When I burned out at Google and took a three-month unpaid pause, the elephant in the room staring me in the face was saying: "If you're not doing well now, and leave this job, what if you were wrong this whole time? And you're not who you think you are?"
(insert awkward silence).
My identity was shaking to its core. I was swimming in uncertainty. I was challenging the scaffolding I had build my entire existence on: a smart, capable tech-savvy woman who could "figure anything out."
As I discovered, nothing was broken. Something new was being created.
This moment isn't asking you to go back to your old ways, and "make it work." It's asking you to align with what's now here.
Your job is something you do. It is not who you are.
The discomfort is not a malfunction. It's a sign that you're out of alignment.
This is totally doable, where we can get back into alignment through a little self-inquiry and understanding. And what is new is even more valuable, because it's who you are, and where you're going, now.
Pause-a-tive question to ponder: What qualities do I have regardless of title, company, or experience?
Reality Check No. 2: It does not work to think your way out of it
Because we're so great at problem solving, we think we can learn anything, and then solve for it.
This type of challenge does not respond to more thinking.
In fact, more thinking is exactly what keeps us stuck in the hampster wheel 🐿️. Instead of analyzing and over-thinking, we need to feel safe enough to do something that feels a little stretchy, but not enough that it paralyzes us.
This can be letting someone in to know what's happening, pausing the norm or schedule to notice how we're feeling, or what we're NOT doing or saying.
Pause-a-tive question to ponder: What is one small, uncomfortable step or truth you've been avoiding that might actually move you forward? If it feels radically uncomfortable, that's a good sign that you're on to something.
Reality Check No. 3: The in-between is where the magic happens
There is a phase in every meaningful change where you between two places - think liminal space. It's what I'd call the pause space.
👉 Maybe you are no longer who you knew you were, but you haven't fully become who you're growing into yet, and it's where the rubber meets the road.

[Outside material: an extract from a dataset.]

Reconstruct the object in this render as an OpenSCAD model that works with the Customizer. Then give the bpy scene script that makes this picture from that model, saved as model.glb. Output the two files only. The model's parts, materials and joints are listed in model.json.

It can feel self-doubt creeping in (aka the voice that isn't super supportive), leading to second-guessing or feeling a lack of confidence in any thing. Like, something you should be able to solve if you Just. Worked. Harder. 💪🏽
But this in-between space is not the actual issue. It just feels ridiculously uncomfortable, because, we are (wait for it) with oursleves, maybe for the first time, in a whole new way.

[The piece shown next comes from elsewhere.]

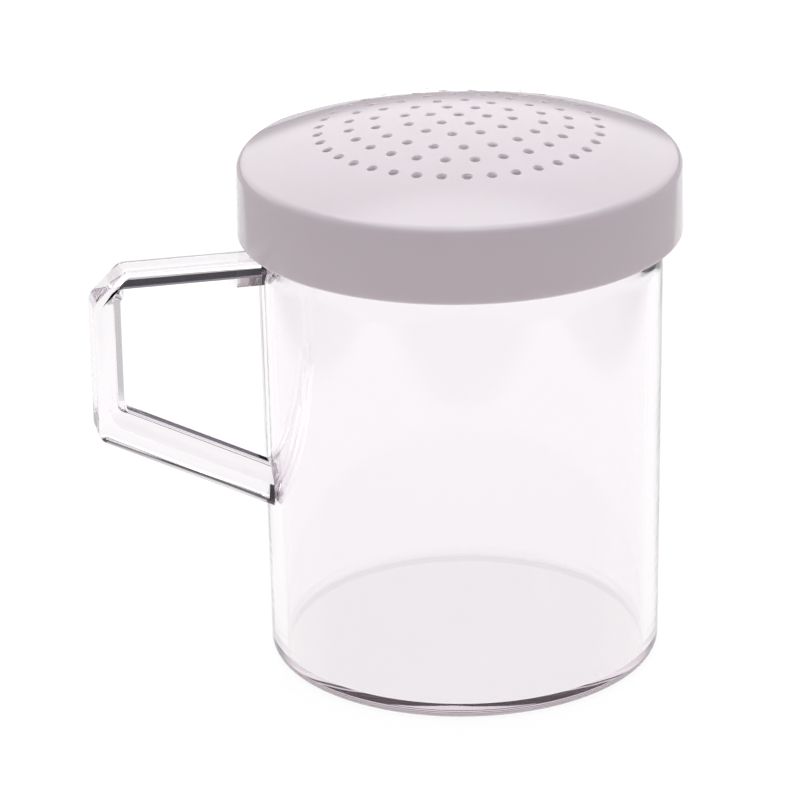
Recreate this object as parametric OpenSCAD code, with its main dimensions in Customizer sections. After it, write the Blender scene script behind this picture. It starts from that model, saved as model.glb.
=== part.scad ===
// Clear spice shaker with a moulded grip and a domed, perforated press-on lid.
// Millimetres, +Z up. The origin is the centre of the cup's underside, and the grip points along -X.

/* [Cup] */
// Outer radius of the wall at its widest, just under the shoulder
cup_r = 35.3; // [28:0.1:60]
// How much smaller the outer radius is at the foot
cup_draft = 0.65; // [0:0.05:1.5]
// Height of the rim above the underside
cup_h = 90.5; // [75:0.1:160]
// Wall thickness: the outer radius under the shoulder less the bore's radius at the rim
wall_t = 2; // [1.6:0.1:3]
// Wall thickness beside the floor
foot_wall_t = 2.6; // [2:0.1:4]
// Floor thickness
floor_t = 2.5; // [1.5:0.1:6]
// Radius of the outer edge of the foot
foot_round = 2.1; // [0.5:0.1:4]
// Radius of the inner corner between wall and floor
floor_round = 0.5; // [0.2:0.1:3]
// Radius of the two edges of the rim
rim_round = 0.4; // [0.1:0.05:0.5]

/* [Neck] */
// Height of the neck, from the shoulder to the rim
neck_h = 16.5; // [15:0.1:24]
// Width of the small ledge at the shoulder
shoulder_w = 0.4; // [0.1:0.05:0.6]
// Depth of the middle of the snap bead below the rim
bead_drop = 7.1; // [5:0.1:8.5]
// How far the snap bead stands out of the neck
bead_out = 1.15; // [0.6:0.05:1.3]
// Radius of the bead's round section
bead_round = 1; // [0.8:0.05:1.2]

/* [Grip] */
// How far the grip stands out from the cup's wall
grip_out = 29.9; // [22:0.1:45]
// Height of the grip's outer side, from its top face to the underside of its lower corner
grip_h = 30.3; // [26:0.1:42]
// Gap between the lid's lower edge and the grip's top face
grip_gap = 1.8; // [0.5:0.1:10]
// Slope of the lower bar
grip_slope = 27; // [0:0.5:35]
// Width of the bars, across the grip
grip_w = 7.4; // [5:0.1:14]
// Thickness of the top bar
top_bar_t = 5; // [4.2:0.1:8]
// Thickness of the upright bar
upright_t = 4.9; // [4.2:0.1:8]
// Thickness of the lower bar
lower_bar_t = 6.4; // [4.2:0.1:9]
// Length that the slanted upper corner takes off each bar
grip_corner = 5.5; // [3:0.1:9]
// Height of the bevels along the grip's outer edges, seen from the side
grip_bevel = 0.95; // [0.3:0.05:1.2]
// Height of the bevels along the finger opening, seen from the side
finger_bevel = 2.75; // [1:0.05:3]
// How much taller the bevels are than they are deep across the grip
bevel_slope = 1.45; // [1:0.05:2]
// Radius of the grip's outer corners
grip_round = 2; // [0.5:0.1:2.5]
// Radius of the corners of the finger opening
finger_round = 0.8; // [0.3:0.1:2]

/* [Lid] */
// Depth of the skirt's lower edge below the cup's rim
skirt_drop = 12.1; // [11.8:0.1:20]
// Thickness of the skirt
skirt_t = 1.8; // [1.2:0.1:3]
// How much wider the skirt is at its lower edge
lid_draft = 0.15; // [0:0.05:0.6]
// Radius of the edge between skirt and dome
lid_round = 2; // [0.5:0.1:2.5]
// Height of the dome's edge above the cup's rim
edge_rise = 1; // [0.8:0.1:4]
// How far the middle of the dome rises above its edge
dome_bulge = 7.5; // [3:0.1:14]
// Thickness of the dome outside the field of holes
dome_t = 1.8; // [1.2:0.1:2.5]
// Depth of the plug ring that enters the cup's mouth
plug_depth = 4; // [2:0.1:8]
// Thickness of the plug ring
plug_t = 1.4; // [1:0.1:2.5]

/* [Holes] */
// Diameter of each hole
hole_d = 1.6; // [0.8:0.1:3]
// Distance between one ring of holes and the next
ring_pitch = 4.9; // [3.5:0.1:9]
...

It's the precipice of a breakthrough.
What is really happening in this weird in-between-ness...
If you experience self-doubt, it's not a sign of failure, or what you're thinking is accurate. It's a mile marker, one you can acknowledge, observe, and then get curious about by asking, "what is happening here?" This is actually an incredibly high state of self-awareness to invoke - it takes staying objective and keeping ourselves out of the negative-thought doldrums.

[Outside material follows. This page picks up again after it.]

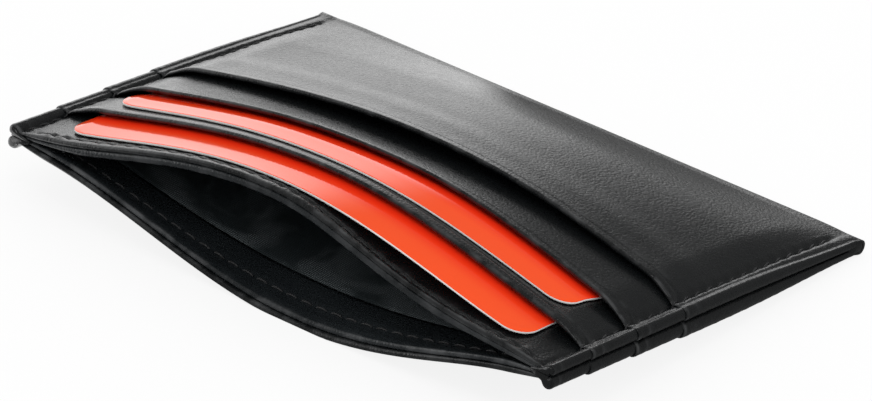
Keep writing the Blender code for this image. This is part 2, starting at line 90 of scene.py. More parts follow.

Retreating to any of your old stories (narratives you have on repeat such as, "I used to crush [task/role/skill], I used to love [fill in whatever skill you were known for], so why can't I do it now/why do I not want to do it?
👉 This is simply a self-protection mechanism that is on repeat to keep you in your comfort zone (because we feel safer in what we know!). See how clever the mind can be?
The key is to recognize that the discomfort is where the magic happens - and the more you resist the discomfort, the louder it gets unless you address it.
Pause-a-tive question to ponder: Where in your life are you rushing back to the familiar instead of letting something new take shape? What can you get curious about?
So What's Next?
If you're related to any of these 3 new realities, I invite you to try a new strategy: tend to your energy before any action. Before your next big decision take 3-5 long, slow breaths, and name an emotion along that will help you remain present in your body (vs your head). This can lead to a more regulated nervous system that is more creative, more confident, and more able to better align from there.
I invite you to give yourself permission to be in the inquiry of it all, and not have it all figured out yet.
You are not behind.
You are not failing.
You are evolving.
That is the power of the pause, and how you can navigate uncertainty and any shaky ground, without losing yourself in it.